The vocal work across the board is top-notch, Moore, Steinfeld, Cage, Henry, Ali, Schreiber, Lily Tomlin (as Aunt May), Zoë Kravitz (as Mary Jane) and Kathryn Hahn (as a character I’m not going to spoil) all having their fair share of memorable moments where every one of them make their respective mark. There’s also a delightful surprise appearance from Oscar Isaac as “Interesting Person #1,” and I strongly suggest people stay through the credits for the film’s stinger just to discover which character he’s suddenly popping up as. I also love how reverential (and referential) this adventure is to the Sam Raimi directed Spider-Man trilogy, especially parts one and two, while the clever digs the filmmakers take at 2007’s concluding third chapter come from a place of love and affection and not one born from derision or hate.

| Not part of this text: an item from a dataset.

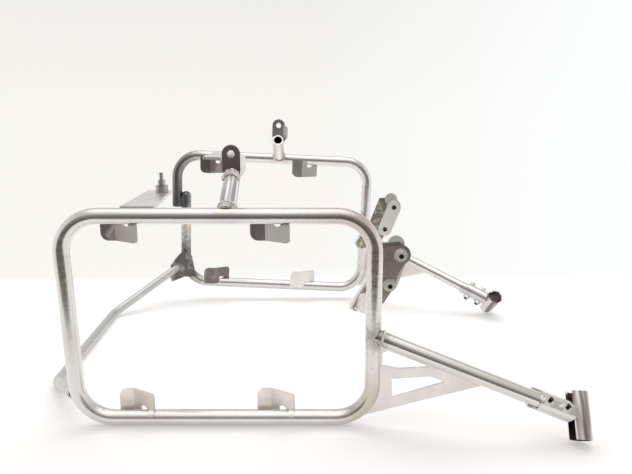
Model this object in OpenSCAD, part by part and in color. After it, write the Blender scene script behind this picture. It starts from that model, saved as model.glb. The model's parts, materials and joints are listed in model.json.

But the best thing about Spider-Man: Into the Spider-Verse remains Miles Morales. The movie injects a sense of originality and imagination into the popular comic book property, and as good a job as Marvel and Sony have done bringing Peter Parker back to relevance with Spider-Man: Homecoming and the character’s appearances in both Captain America: Civil War and Avengers: Infinity War, that’s moderately insignificant in comparison to what happens here. There is something new about this adventure that can be traced squarely to the injection of this fresh blood into the proceedings. Miles is a hero anyone and everyone can relate to, making his animated debut a family-friendly present worth heading to the closest theatre to unwrap at any point throughout this holiday season.